------ GIVEN DATA ------

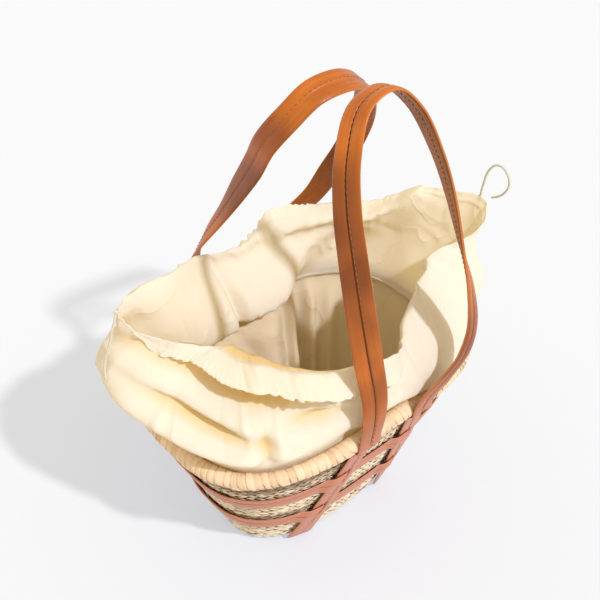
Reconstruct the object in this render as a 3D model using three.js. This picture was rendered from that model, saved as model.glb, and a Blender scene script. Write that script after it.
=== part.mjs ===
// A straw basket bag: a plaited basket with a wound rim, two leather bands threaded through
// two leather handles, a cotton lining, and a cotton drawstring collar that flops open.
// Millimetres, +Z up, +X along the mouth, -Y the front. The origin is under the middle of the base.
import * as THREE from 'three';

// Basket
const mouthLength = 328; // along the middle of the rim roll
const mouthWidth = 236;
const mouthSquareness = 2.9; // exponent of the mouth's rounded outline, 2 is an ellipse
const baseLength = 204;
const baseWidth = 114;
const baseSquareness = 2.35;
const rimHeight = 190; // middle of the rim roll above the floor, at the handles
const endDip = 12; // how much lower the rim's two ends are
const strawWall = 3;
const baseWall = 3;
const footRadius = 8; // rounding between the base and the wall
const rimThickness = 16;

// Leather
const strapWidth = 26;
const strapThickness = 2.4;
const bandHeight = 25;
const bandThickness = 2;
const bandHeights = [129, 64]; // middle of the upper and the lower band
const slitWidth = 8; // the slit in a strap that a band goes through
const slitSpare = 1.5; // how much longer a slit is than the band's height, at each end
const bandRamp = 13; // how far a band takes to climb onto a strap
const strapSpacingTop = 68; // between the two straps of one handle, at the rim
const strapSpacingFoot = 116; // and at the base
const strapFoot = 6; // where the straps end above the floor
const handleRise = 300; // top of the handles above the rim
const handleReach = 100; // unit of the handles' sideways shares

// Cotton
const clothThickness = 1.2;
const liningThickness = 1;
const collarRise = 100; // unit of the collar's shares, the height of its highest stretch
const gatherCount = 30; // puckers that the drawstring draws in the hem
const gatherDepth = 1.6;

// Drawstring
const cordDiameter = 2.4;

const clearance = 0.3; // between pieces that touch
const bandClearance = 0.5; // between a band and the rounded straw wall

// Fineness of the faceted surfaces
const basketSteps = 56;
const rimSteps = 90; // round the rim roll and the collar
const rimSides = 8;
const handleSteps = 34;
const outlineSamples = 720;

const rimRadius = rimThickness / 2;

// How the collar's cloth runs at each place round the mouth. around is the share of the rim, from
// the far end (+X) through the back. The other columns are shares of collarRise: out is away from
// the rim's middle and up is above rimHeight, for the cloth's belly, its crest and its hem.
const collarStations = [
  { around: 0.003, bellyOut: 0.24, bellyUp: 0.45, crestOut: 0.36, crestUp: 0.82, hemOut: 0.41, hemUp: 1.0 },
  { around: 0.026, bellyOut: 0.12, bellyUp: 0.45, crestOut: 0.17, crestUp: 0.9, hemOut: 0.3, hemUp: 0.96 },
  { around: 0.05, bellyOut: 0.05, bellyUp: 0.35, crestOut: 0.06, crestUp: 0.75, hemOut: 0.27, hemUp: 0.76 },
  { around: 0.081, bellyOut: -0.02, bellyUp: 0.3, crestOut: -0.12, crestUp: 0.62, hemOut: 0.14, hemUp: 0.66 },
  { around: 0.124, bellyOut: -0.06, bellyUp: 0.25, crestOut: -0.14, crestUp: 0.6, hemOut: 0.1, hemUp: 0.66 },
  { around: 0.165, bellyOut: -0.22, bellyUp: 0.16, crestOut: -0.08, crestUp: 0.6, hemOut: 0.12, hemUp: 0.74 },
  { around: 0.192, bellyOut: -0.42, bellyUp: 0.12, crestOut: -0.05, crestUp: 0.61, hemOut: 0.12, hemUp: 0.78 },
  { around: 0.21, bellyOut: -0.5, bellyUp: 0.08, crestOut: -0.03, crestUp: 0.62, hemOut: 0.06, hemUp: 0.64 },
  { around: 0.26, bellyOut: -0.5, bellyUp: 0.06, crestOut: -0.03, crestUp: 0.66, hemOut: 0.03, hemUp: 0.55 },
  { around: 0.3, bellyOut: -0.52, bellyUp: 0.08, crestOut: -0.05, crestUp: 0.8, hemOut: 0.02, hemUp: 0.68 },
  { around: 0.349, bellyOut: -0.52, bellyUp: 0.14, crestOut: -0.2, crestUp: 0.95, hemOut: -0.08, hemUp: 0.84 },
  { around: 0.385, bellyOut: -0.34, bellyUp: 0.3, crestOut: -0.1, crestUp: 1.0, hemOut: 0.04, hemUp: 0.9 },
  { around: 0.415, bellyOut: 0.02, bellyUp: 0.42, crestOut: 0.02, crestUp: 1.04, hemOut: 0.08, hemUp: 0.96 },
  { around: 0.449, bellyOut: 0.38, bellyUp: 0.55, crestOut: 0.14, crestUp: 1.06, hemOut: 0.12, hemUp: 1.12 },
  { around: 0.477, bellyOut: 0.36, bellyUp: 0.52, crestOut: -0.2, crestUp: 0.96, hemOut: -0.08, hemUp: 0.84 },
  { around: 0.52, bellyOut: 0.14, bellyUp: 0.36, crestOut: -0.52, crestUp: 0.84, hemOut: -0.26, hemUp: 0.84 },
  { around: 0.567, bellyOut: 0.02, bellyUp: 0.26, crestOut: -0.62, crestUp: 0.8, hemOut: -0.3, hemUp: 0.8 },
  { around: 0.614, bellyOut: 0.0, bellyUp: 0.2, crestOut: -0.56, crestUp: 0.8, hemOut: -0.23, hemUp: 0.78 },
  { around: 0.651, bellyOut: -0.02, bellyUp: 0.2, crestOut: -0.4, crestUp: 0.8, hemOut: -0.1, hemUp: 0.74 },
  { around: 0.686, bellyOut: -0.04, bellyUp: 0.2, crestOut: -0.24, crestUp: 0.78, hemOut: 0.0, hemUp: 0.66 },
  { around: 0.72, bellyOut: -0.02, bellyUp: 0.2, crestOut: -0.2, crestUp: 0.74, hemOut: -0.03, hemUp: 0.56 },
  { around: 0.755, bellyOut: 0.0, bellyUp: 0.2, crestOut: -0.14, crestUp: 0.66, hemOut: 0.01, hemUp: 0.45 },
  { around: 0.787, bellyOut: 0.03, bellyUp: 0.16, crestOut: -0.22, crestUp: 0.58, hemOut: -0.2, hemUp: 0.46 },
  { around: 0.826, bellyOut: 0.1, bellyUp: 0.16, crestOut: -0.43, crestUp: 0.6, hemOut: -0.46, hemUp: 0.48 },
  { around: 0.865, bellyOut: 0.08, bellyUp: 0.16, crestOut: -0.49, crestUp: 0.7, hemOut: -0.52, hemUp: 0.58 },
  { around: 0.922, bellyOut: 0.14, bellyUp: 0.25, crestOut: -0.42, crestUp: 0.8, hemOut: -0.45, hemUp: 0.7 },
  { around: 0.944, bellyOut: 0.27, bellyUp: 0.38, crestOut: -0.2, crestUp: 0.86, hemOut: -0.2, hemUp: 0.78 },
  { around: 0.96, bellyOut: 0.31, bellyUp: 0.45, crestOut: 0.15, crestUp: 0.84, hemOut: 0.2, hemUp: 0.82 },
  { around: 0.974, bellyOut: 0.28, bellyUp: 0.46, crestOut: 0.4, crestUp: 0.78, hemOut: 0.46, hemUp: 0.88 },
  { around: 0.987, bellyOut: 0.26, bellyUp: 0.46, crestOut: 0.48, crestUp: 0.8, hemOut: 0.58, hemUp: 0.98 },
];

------

• _SET TASK_:
Output the full listing exactly as it stands.

• _ANSWER IN FULL_:
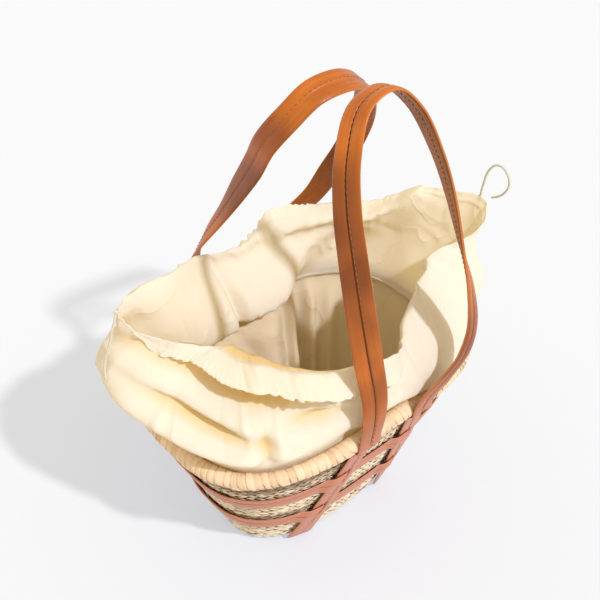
Reconstruct the object in this render as a 3D model using three.js. This picture was rendered from that model, saved as model.glb, and a Blender scene script. Write that script after it.
=== part.mjs ===
// A straw basket bag: a plaited basket with a wound rim, two leather bands threaded through
// two leather handles, a cotton lining, and a cotton drawstring collar that flops open.
// Millimetres, +Z up, +X along the mouth, -Y the front. The origin is under the middle of the base.
import * as THREE from 'three';

// Basket
const mouthLength = 328; // along the middle of the rim roll
const mouthWidth = 236;
const mouthSquareness = 2.9; // exponent of the mouth's rounded outline, 2 is an ellipse
const baseLength = 204;
const baseWidth = 114;
const baseSquareness = 2.35;
const rimHeight = 190; // middle of the rim roll above the floor, at the handles
const endDip = 12; // how much lower the rim's two ends are
const strawWall = 3;
const baseWall = 3;
const footRadius = 8; // rounding between the base and the wall
const rimThickness = 16;

// Leather
const strapWidth = 26;
const strapThickness = 2.4;
const bandHeight = 25;
const bandThickness = 2;
const bandHeights = [129, 64]; // middle of the upper and the lower band
const slitWidth = 8; // the slit in a strap that a band goes through
const slitSpare = 1.5; // how much longer a slit is than the band's height, at each end
const bandRamp = 13; // how far a band takes to climb onto a strap
const strapSpacingTop = 68; // between the two straps of one handle, at the rim
const strapSpacingFoot = 116; // and at the base
const strapFoot = 6; // where the straps end above the floor
const handleRise = 300; // top of the handles above the rim
const handleReach = 100; // unit of the handles' sideways shares

// Cotton
const clothThickness = 1.2;
const liningThickness = 1;
const collarRise = 100; // unit of the collar's shares, the height of its highest stretch
const gatherCount = 30; // puckers that the drawstring draws in the hem
const gatherDepth = 1.6;

// Drawstring
const cordDiameter = 2.4;

const clearance = 0.3; // between pieces that touch
const bandClearance = 0.5; // between a band and the rounded straw wall

// Fineness of the faceted surfaces
const basketSteps = 56;
const rimSteps = 90; // round the rim roll and the collar
const rimSides = 8;
const handleSteps = 34;
const outlineSamples = 720;

const rimRadius = rimThickness / 2;

// How the collar's cloth runs at each place round the mouth. around is the share of the rim, from
// the far end (+X) through the back. The other columns are shares of collarRise: out is away from
// the rim's middle and up is above rimHeight, for the cloth's belly, its crest and its hem.
const collarStations = [
  { around: 0.003, bellyOut: 0.24, bellyUp: 0.45, crestOut: 0.36, crestUp: 0.82, hemOut: 0.41, hemUp: 1.0 },
  { around: 0.026, bellyOut: 0.12, bellyUp: 0.45, crestOut: 0.17, crestUp: 0.9, hemOut: 0.3, hemUp: 0.96 },
  { around: 0.05, bellyOut: 0.05, bellyUp: 0.35, crestOut: 0.06, crestUp: 0.75, hemOut: 0.27, hemUp: 0.76 },
  { around: 0.081, bellyOut: -0.02, bellyUp: 0.3, crestOut: -0.12, crestUp: 0.62, hemOut: 0.14, hemUp: 0.66 },
  { around: 0.124, bellyOut: -0.06, bellyUp: 0.25, crestOut: -0.14, crestUp: 0.6, hemOut: 0.1, hemUp: 0.66 },
  { around: 0.165, bellyOut: -0.22, bellyUp: 0.16, crestOut: -0.08, crestUp: 0.6, hemOut: 0.12, hemUp: 0.74 },
  { around: 0.192, bellyOut: -0.42, bellyUp: 0.12, crestOut: -0.05, crestUp: 0.61, hemOut: 0.12, hemUp: 0.78 },
  { around: 0.21, bellyOut: -0.5, bellyUp: 0.08, crestOut: -0.03, crestUp: 0.62, hemOut: 0.06, hemUp: 0.64 },
  { around: 0.26, bellyOut: -0.5, bellyUp: 0.06, crestOut: -0.03, crestUp: 0.66, hemOut: 0.03, hemUp: 0.55 },
  { around: 0.3, bellyOut: -0.52, bellyUp: 0.08, crestOut: -0.05, crestUp: 0.8, hemOut: 0.02, hemUp: 0.68 },
  { around: 0.349, bellyOut: -0.52, bellyUp: 0.14, crestOut: -0.2, crestUp: 0.95, hemOut: -0.08, hemUp: 0.84 },
  { around: 0.385, bellyOut: -0.34, bellyUp: 0.3, crestOut: -0.1, crestUp: 1.0, hemOut: 0.04, hemUp: 0.9 },
  { around: 0.415, bellyOut: 0.02, bellyUp: 0.42, crestOut: 0.02, crestUp: 1.04, hemOut: 0.08, hemUp: 0.96 },
  { around: 0.449, bellyOut: 0.38, bellyUp: 0.55, crestOut: 0.14, crestUp: 1.06, hemOut: 0.12, hemUp: 1.12 },
  { around: 0.477, bellyOut: 0.36, bellyUp: 0.52, crestOut: -0.2, crestUp: 0.96, hemOut: -0.08, hemUp: 0.84 },
  { around: 0.52, bellyOut: 0.14, bellyUp: 0.36, crestOut: -0.52, crestUp: 0.84, hemOut: -0.26, hemUp: 0.84 },
  { around: 0.567, bellyOut: 0.02, bellyUp: 0.26, crestOut: -0.62, crestUp: 0.8, hemOut: -0.3, hemUp: 0.8 },
  { around: 0.614, bellyOut: 0.0, bellyUp: 0.2, crestOut: -0.56, crestUp: 0.8, hemOut: -0.23, hemUp: 0.78 },
  { around: 0.651, bellyOut: -0.02, bellyUp: 0.2, crestOut: -0.4, crestUp: 0.8, hemOut: -0.1, hemUp: 0.74 },
  { around: 0.686, bellyOut: -0.04, bellyUp: 0.2, crestOut: -0.24, crestUp: 0.78, hemOut: 0.0, hemUp: 0.66 },
  { around: 0.72, bellyOut: -0.02, bellyUp: 0.2, crestOut: -0.2, crestUp: 0.74, hemOut: -0.03, hemUp: 0.56 },
  { around: 0.755, bellyOut: 0.0, bellyUp: 0.2, crestOut: -0.14, crestUp: 0.66, hemOut: 0.01, hemUp: 0.45 },
  { around: 0.787, bellyOut: 0.03, bellyUp: 0.16, crestOut: -0.22, crestUp: 0.58, hemOut: -0.2, hemUp: 0.46 },
  { around: 0.826, bellyOut: 0.1, bellyUp: 0.16, crestOut: -0.43, crestUp: 0.6, hemOut: -0.46, hemUp: 0.48 },
  { around: 0.865, bellyOut: 0.08, bellyUp: 0.16, crestOut: -0.49, crestUp: 0.7, hemOut: -0.52, hemUp: 0.58 },
  { around: 0.922, bellyOut: 0.14, bellyUp: 0.25, crestOut: -0.42, crestUp: 0.8, hemOut: -0.45, hemUp: 0.7 },
  { around: 0.944, bellyOut: 0.27, bellyUp: 0.38, crestOut: -0.2, crestUp: 0.86, hemOut: -0.2, hemUp: 0.78 },
  { around: 0.96, bellyOut: 0.31, bellyUp: 0.45, crestOut: 0.15, crestUp: 0.84, hemOut: 0.2, hemUp: 0.82 },
  { around: 0.974, bellyOut: 0.28, bellyUp: 0.46, crestOut: 0.4, crestUp: 0.78, hemOut: 0.46, hemUp: 0.88 },
  { around: 0.987, bellyOut: 0.26, bellyUp: 0.46, crestOut: 0.48, crestUp: 0.8, hemOut: 0.58, hemUp: 0.98 },
];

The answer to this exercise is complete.